4. On the basis of pleadings, the trial Court framed issues and after considering the evidence adduced by the both the parties, the trial Court dismissed the suit. Aggrieved by the judgment and decree, the plaintiff has preferred the present appeal.
5. The point for consideration in the appeal is whether the plaintiff is entitled to claim a sum of Rs.47,151/- as claimed?
6. Mr.Jagadeesan, learned counsel for the appellant/ plaintiff submitted that the defendant prevented the plaintiff by filing suit from conducting auction in respect of daily markets as well as weekly market for the year 1982-83 and therefore, the loss had occurred to the plaintiff Municipality which the defendant is liable to pay. In support of his submission, the learned counsel relied upon the documents filed by the plaintiff, more particularly, Exs.A-8 and A-9.
7. Learned counsel for the respondent/defendant, on the other hand, submitted that in the earlier suit, there was no interim order granted and nothing prevented the plaintiff Municipality from conducting auction for subsequent years.
8. We have given our careful consideration to the submissions made by both sides.
9. It is not in dispute that the defendant filed O.S.No.82 of 1982 before the District Munsif, Bhavani for declaration of his right to continue in possession for the year 1982-83 and for injunction from holding the auction of the right to collect the fee from the users of the markets in question for the year 1982-83, but there was no temporary injunction granted which made the defendant herein to file C.M.A. No.10 of 1982 before the District Court, Erode in which also no interim order was passed, which again forced the defendant herein to file C.R.P.No.2149 of 1982 before this Court. Therefore, as rightly pointed out by the learned counsel for the respondent, nothing prevented the plaintiff Municipality to take steps to auction the markets in question for the subsequent years.
10. Learned counsel for the appellant referred to Exs.A-8 and A-9 telegram and letter respectively wherein it was informed that this Court granted interim injunction, and submitted that since this Court granted interim injunction, the plaintiff could not proceed with the matter further. However, P.W.1 in his evidence has stated that there was no interim injunction after 22.2.1982.
11. The trial Court considered the evidence of P.W.1 and rightly recorded a finding that there was no interim order after 22.2.1982 and in spite of the same, the plaintiff did not take any steps to auction the markets in question for subsequent years. Admittedly, the plaintiff Municipality received a sum of Rs.33,050/- towards the license fee for the year 1982-83 without any protest. Further, the claim of the plaintiff is only a notional loss and it is not the case of the plaintiff that as per the contract, the defendant has to pay notional loss. Therefore, the trial Court was correct in holding that the plaintiff is not entitled to claim any damages from the defendant.
12. The learned counsel for the appellant submitted that no one can enjoy other's property to the detriment to the other and courts are zealous to checkmate such notorious aggrandisement and improper negation of the normal benefits to which the owner of a property would be entitled from his tenant and in support of his submission, relied upon the decision in ANNAVI MOOPAN v.
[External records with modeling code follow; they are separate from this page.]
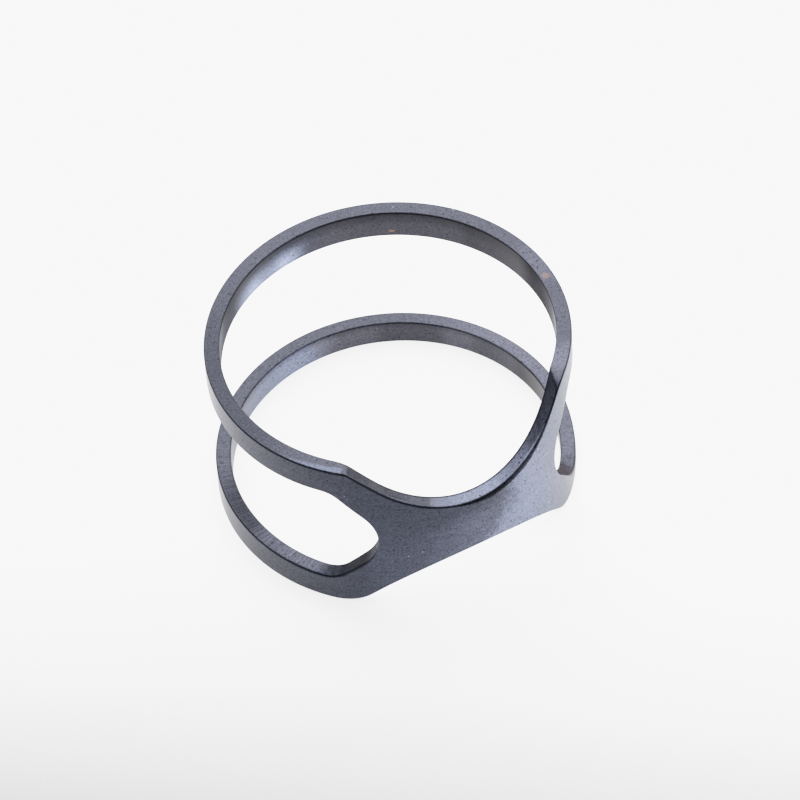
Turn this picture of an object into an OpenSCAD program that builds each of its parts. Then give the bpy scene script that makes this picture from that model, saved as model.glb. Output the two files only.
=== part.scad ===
/* [Band] */
// Inside diameter, the finger size
inner_d = 18; // [17:0.1:20]
// Thickness of the metal wall
wall = 0.8; // [0.6:0.05:1]
// Height of the tube that the ring is cut from
ring_h = 10.35; // [10:0.05:11]
// Height of the band above the window
upper_band_h = 1.7; // [1.4:0.05:2]
// Height of the band below the window
lower_band_h = 1.6; // [1.4:0.05:2]

/* [Front plate] */
// Depth of the two scoops, down from the upper end and up from the lower end
scoop_depth = 3.35; // [3:0.05:3.6]
// Radius of the scoops' round bottoms
scoop_r = 7.5; // [7:0.1:8]
// Slope of the scoops' straight sides, in degrees
scoop_slope = 46; // [44:0.5:48]
// Rounding where the lower scoop meets the lower end
foot_r = 2; // [1:0.1:2.4]
// Width of the plate between the window's two tips
waist_w = 10.8; // [9.6:0.1:11]

/* [Window] */
// Slope of the two slanted sides at each end, in degrees
tip_slope = 45; // [43:0.5:47]
// Rounding of each tip
tip_r = 2.8; // [2:0.1:2.9]
// Rounding between a slanted side and the upper band
upper_corner_r = 1.3; // [0.8:0.1:1.6]
// Rounding between a slanted side and the lower band
lower_corner_r = 2; // [1:0.1:2.4]

/* [Hidden] */
$fn = 96;
metal_colour = [0.36, 0.36, 0.4];
inner_r = inner_d / 2;
outer_r = inner_r + wall;
// How far each cut runs past the metal, and how far that is from the axis
over = 1;
reach = outer_r + over;
// Turn of an outline's rounding from one point to the next, in degrees
arc_step = 7.5;
// Lower and upper edge of the window, and the height of its tips
window_low = lower_band_h;
window_high = ring_h - upper_band_h;
tip_z = ring_h / 2;
// Direction of each tip, measured from the plate's middle
tip_dir = asin(waist_w / 2 / outer_r);

function unit(v) = v / norm(v);

// Points of a corner at b between a and c, rounded by radius r
function rounding(a, b, c, r) =
    let (
        u = unit(a - b),
        v = unit(c - b),
        half = acos(u * v) / 2,
        side = sign(u.x * v.y - u.y * v.x),
        turn = 180 - 2 * half,
        steps = ceil(turn / arc_step),
        centre = b + unit(u + v) * r / sin(half),
        spoke = b + u * r / tan(half) - centre
    )
    [for (i = [0:steps])
        let (t = -side * turn * i / steps)
        centre + [spoke.x * cos(t) - spoke.y * sin(t), spoke.x * sin(t) + spoke.y * cos(t)]];

// Outline through corners given as [x, height, rounding]
function outline(corners) =
    let (last = len(corners) - 1)
    [for (i = [0:last])
        let (
            a = corners[i == 0 ? last : i - 1],
            b = corners[i],
            c = corners[i == last ? 0 : i + 1]
        )
        each b.z == 0
            ? [[b.x, b.y]]
            : rounding([a.x, a.y], [b.x, b.y], [c.x, c.y], b.z)];

// How far a rounding of radius r stays from the point of its V
function cut_short(r, slope) = r / cos(slope) - r;

// Wide rounded V that dips into the plate from the upper end
module upper_scoop() {
    v_z = ring_h - scoop_depth - cut_short(scoop_r, scoop_slope);
    top_z = ring_h + over;
    top_x = (top_z - v_z) / tan(scoop_slope);
    rotate([90, 0, 0])
        linear_extrude(reach)
            polygon(outline([[-top_x, top_z, 0], [0, v_z, scoop_r], [top_x, top_z, 0]]));
}

// The same V from the lower end, where its two corners are eased
module lower_scoop() {
    v_z = scoop_depth + cut_short(scoop_r, scoop_slope);
    foot_x = v_z / tan(scoop_slope);
    end_x = foot_x + foot_r * tan(scoop_slope / 2);
    rotate([90, 0, 0])
        linear_extrude(reach)
            polygon(outline([
                [-end_x, -over, 0],
                [-end_x, 0, 0],
                [-foot_x, 0, foot_r],
                [0, v_z, scoop_r],
                [foot_x, 0, foot_r],
                [end_x, 0, 0],
                [end_x, -over, 0],
            ]));
}

// Half of the window: a slot with a blunt end, cut square to the wall at its tip
// and right through to the back, where it runs into the other half
module window_half() {
    v_x = -cut_short(tip_r, 90 - tip_slope);
    rotate([0, 0, tip_dir])
        rotate([90, 0, 0])
            linear_extrude(2 * reach, center = true)
                polygon(outline([
                    [v_x, tip_z, tip_r],
                    [v_x + (window_high - tip_z) / tan(tip_slope), window_high, upper_corner_r],
                    [reach, window_high, 0],
                    [reach, window_low, 0],
                    [v_x + (tip_z - window_low) / tan(tip_slope), window_low, lower_corner_r],
                ]));
}

// The whole ring is one piece of metal: a thin round tube with its scoops and window cut out
module ring() {
    color(metal_colour)
        difference() {
            cylinder(h = ring_h, r = outer_r);
            translate([0, 0, -over]) cylinder(h = ring_h + 2 * over, r = inner_r);
            upper_scoop();
            lower_scoop();
            window_half();
            mirror([1, 0, 0]) window_half();
        }
}

ring();
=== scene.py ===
import bmesh
import bpy
from math import degrees, exp, pi, radians
from mathutils import Euler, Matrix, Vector


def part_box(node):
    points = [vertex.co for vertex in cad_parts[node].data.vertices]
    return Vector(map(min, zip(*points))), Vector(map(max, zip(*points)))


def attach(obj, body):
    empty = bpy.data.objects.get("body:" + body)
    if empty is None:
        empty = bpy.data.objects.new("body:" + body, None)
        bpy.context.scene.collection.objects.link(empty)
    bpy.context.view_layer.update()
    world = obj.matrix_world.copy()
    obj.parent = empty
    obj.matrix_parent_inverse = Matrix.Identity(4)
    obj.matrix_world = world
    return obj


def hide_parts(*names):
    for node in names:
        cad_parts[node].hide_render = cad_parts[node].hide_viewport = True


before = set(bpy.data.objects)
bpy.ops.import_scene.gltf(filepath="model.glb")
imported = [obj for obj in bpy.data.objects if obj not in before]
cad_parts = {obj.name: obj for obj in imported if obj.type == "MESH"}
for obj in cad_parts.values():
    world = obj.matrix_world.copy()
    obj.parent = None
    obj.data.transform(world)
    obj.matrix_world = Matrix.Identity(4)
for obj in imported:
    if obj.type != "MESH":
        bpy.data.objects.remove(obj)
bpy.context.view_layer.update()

# The ring: one thin silver tube, cut with a saw and files and then blackened. Two round scoops
# leave a narrow plate at the front, and a window that runs round the back leaves two bands.
mm = 0.001
ring_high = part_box("ring")[1]
outer_r = ring_high.x
wall = 0.84 * mm
ring_h = ring_high.z
tip_z = ring_h / 2
# The tube is oval by this share of its radius. It leans a little: for each millimetre down it
# shifts by slant_x millimetres to the right and by slant_y to the back. The window was cut a
# little out of true round it, and is highest at lean_turn to the left of the plate's middle.
oval = 0.0087
oval_turn = radians(34.6)
slant_x = 0.0058
slant_y = -0.0028
lean_turn = radians(63)
# How far the edge is rounded at the two tips of the window
tip_rounding = 0.07 * mm


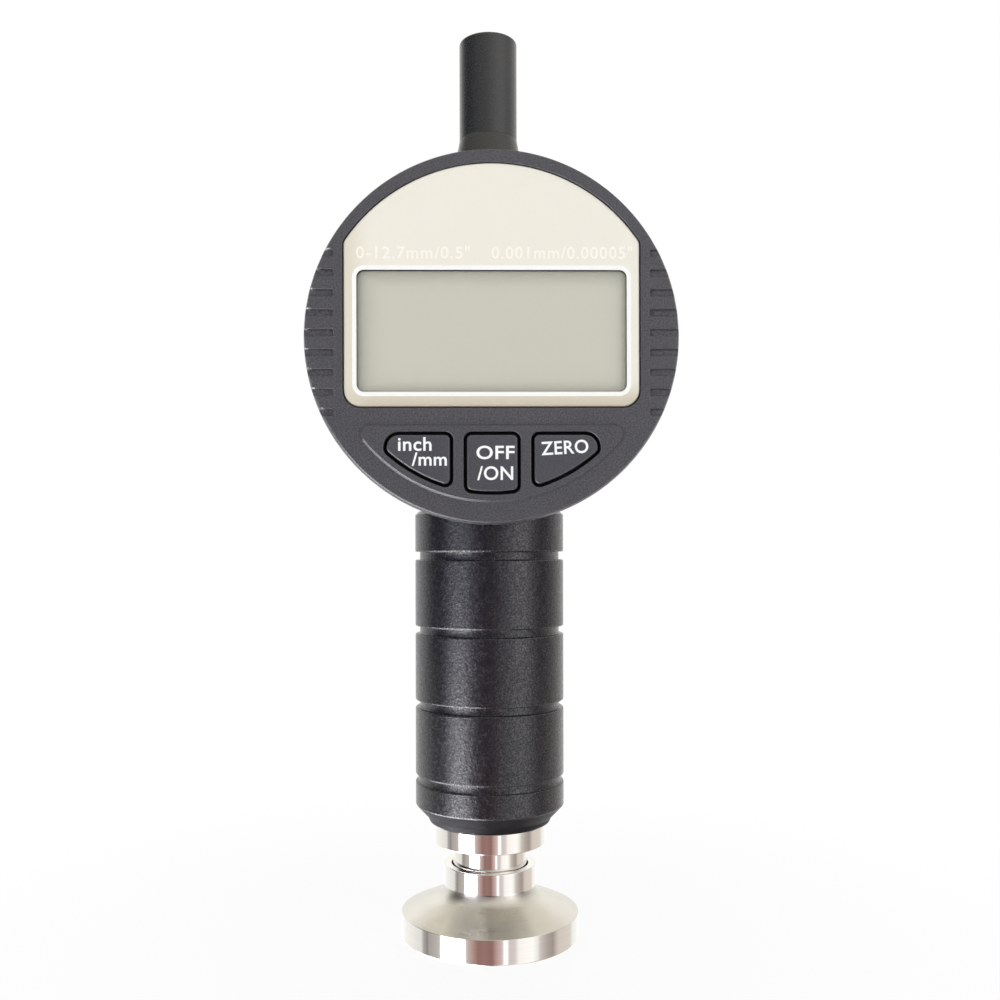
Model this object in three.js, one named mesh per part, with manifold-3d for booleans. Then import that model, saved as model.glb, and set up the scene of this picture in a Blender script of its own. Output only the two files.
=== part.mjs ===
// Surface profile gauge: a digital indicator on a grooved handle, standing on a flat steel foot,
// with a sprung needle that reaches down through the middle of the foot.
// Millimetres, +Z up. The origin is the centre of the foot's flat face, on the stem's axis,
// and the display faces -Y.
import * as THREE from 'three';
import { mergeVertices } from 'three/addons/utils/BufferGeometryUtils.js';
import Module from 'manifold-3d';

// Clearances and shared small values
const seatGap = 0.15; // between pieces that are fixed together
const slideGap = 0.1; // round a sliding shaft, on the radius
const turnGap = 0.4; // between the turning display and the case
const screwGap = 0.1; // round a screw's shank, on the radius
const cutOverrun = 1.5; // how far a cut runs past the surface
const edgeBreak = 0.3; // small chamfer on machined edges

// Foot: flat ring, conical flare and hub
const footRadius = 15.5;
const footRimHeight = 4.3;
const footFlareAngle = 24; // degrees above level
const hubRadius = 8.05;
const hubHeight = 12.6;
const hubFillet = 2.5;
const footFloor = 5; // steel left under the spigot
const needleHoleGap = 0.7; // round the needle, on the radius

// Foot adapter: spigot, neck, collar and threaded tenon
const spigotRadius = 6.5;
const spigotGap = 0.2;
const neckLength = 3.7;
const collarRadius = 9.8;
const collarHeight = 3.6;
const tenonRadius = 7.6;
const tenonLength = 10;
const rodGap = 0.8; // round the extension rod, on the radius

// Handle sleeve
const sleeveRadius = 13;
const sleeveLength = 54.2;
const sleeveTopEdge = 0.6; // chamfer
const sleeveLipRadius = 10.5;
const sleeveLipHeight = 0.9;
const sleeveTaperHeight = 2.2;
const sleeveTaperFoot = 10.9; // radius where the taper meets the lip
const grooveCount = 4;
const groovePitch = 12.9;
const lowestGroove = 7.1; // from the sleeve's end to the lowest groove's lower edge
const grooveHeight = 1.35;
const grooveDepth = 0.8;
const shallowGrooveDepth = 0.4; // the lowest groove only
const handleBoreWall = 6.8; // wall round the wide bore
const stemHold = 19.7; // stem held inside the sleeve
const clampScrewRadius = 1.5;
const clampScrewBelowTop = 16;
const clampScrewInset = 0.6;
const hexSocketShare = 0.55; // of a screw's radius, across the socket's corners
const hexSocketDepth = 1;

// Stem, bushes, spindle, extension rod and needle
const spindleRadius = 2;
const bushWall = 0.85;
const stemWall = 0.9;
const bushLength = 12;
const bushInset = 0.4;
const rodHeadroom = 0.4; // from the raised rod to the stem
const studRadius = 1.15;
const studLength = 5;
const studPocket = 0.5; // spare depth over a stud
const rodRadius = 2.3;
const needleRadius = 1.5;
const needleLength = 16;
const needleHalfAngle = 30; // degrees
const plungeUp = 11.2; // travel from flush with the foot to fully in
const plungeDown = 1.5; // how far the needle stands out of the foot when free
const stemNutHeight = 2;
const stemNutRim = 1.5; // nut's thickness outside the stem, at its corners
const bumperHeight = 1;
const bumperRim = 0.25; // how far the stop ring stays inside the stem's outside

// Case behind the display
const caseStep = 3.65; // from the bezel's outside in to the case's
const caseWall = 1.9;
const caseFrontDepth = 13; // from the stem's axis to the case's front edge
const caseBackDepth = 7.05; // from the stem's axis to the case's back edge
const webFront = 7.2; // from the stem's axis to the front of the inner web
const webThickness = 1.4;
const lowerBossRadius = 6;
const lowerBossDrop = 0.869;
const innerPad = 1.7; // flat pads inside the case, at both bosses
const topBossRadius = 5; // at its upper end
const topBossFoot = 7.1; // radius where the boss meets the case
const topBossLength = 11.1;
const topNeckWall = 0.75;
const topNeckLength = 4;
const postRadius = 1.5;
const webHoleRadius = 4.2;
const portHalfHeight = 4.2; // data port in the case's right side
const portHalfDepth = 2;
const portMiddle = 1.8; // from the stem's axis forwards to the port's middle
const plugLip = 1;
const plugLipThickness = 0.6;
const plugDepth = 1.2;

// Cap over the spindle's upper end
const capLength = 17.1;
const capWall = 1.03;
const capTop = 1.4;
const capHeadroom = 0.9; // over the spindle when it is fully in
const capRound = 0.4;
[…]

MUNIA MOOPAN (1969) I MLJ 379). We are of the view that the ratio laid down in the said decision is not applicable to the facts of the case as the plaintiff has not taken any steps to auction the markets in question for subsequent years and also accepted the sum of Rs.33,050/- offered by the defendant without any protest.
13. The learned counsel for the plaintiff submits that initially there was an interim injunction in favour of the defendant preventing the plaintiff from conducting the auction and as evidenced by Exs.A8 and A9, there was an order of interim injunction against the plaintiff, during the pendency of the civil revision petition filed by the defendant herein. On that basis, the learned counsel submits that the municipality was prevented from conducting auction and therefore, the defendant is liable for damages. This submission of the plaintiff is countered by the learned counsel for the defendant by relying upon the admitted fact that the defendant was permitted to take part in the auction in the subsequent years by producing the No Objection Certificate/No Due certificate issued by the plaintiff municipality itself. The fact that the municipality had issued the No Objection Certificate/No Due Certificate enabling the defendant to participate in the auction in the subsequent years, according to the learned counsel for the defendant, will show that the municipality had waived its right to demand any amount from the defendant and as such the municipality is estopped from claiming any amount from the defendants towards any alleged loss. We are of the view that this submission of the learned counsel for the defendant cannot be brushed aside easily. When admittedly, the interim injunction granted by the trial court as well as this Court was vacated, the municipality could very well have approached the trial court seeking appropriate direction to conduct the auction. But, they failed to do so and allowed the defendant to be in possession of the market. Further, the municipality had admittedly issued the No Objection Certificate/No Due Certificate in the subsequent years which will estop the plaintiff from claiming any notional loss from the defendant. For all these reasons, we are unable to accept the contentions raised by the learned counsel for the plaintiff.
14. The submission of the learned counsel for the appellant that the plaintiff is a Municipality and in the matter of loss caused to the plaintiff, the larger public interest should be taken into consideration is not acceptable as it is a lapse on the part of the plaintiff Municipality and the plaintiff, being a local body, should have verified whether any interim order is there or not and proceeded with the matter further. The defendant cannot be taxed for the fault of plaintiff. However, it is open to the plaintiff Municipality to realise the amount of loss from the concerned officials who are at fault including the law officer.
For all these reasons mentioned above, we are of the view, the trial Court was correct in dismissing the suit. We find no merits in the appeal and it is liable to be dismissed. Accordingly, the appeal stands dismissed. No costs.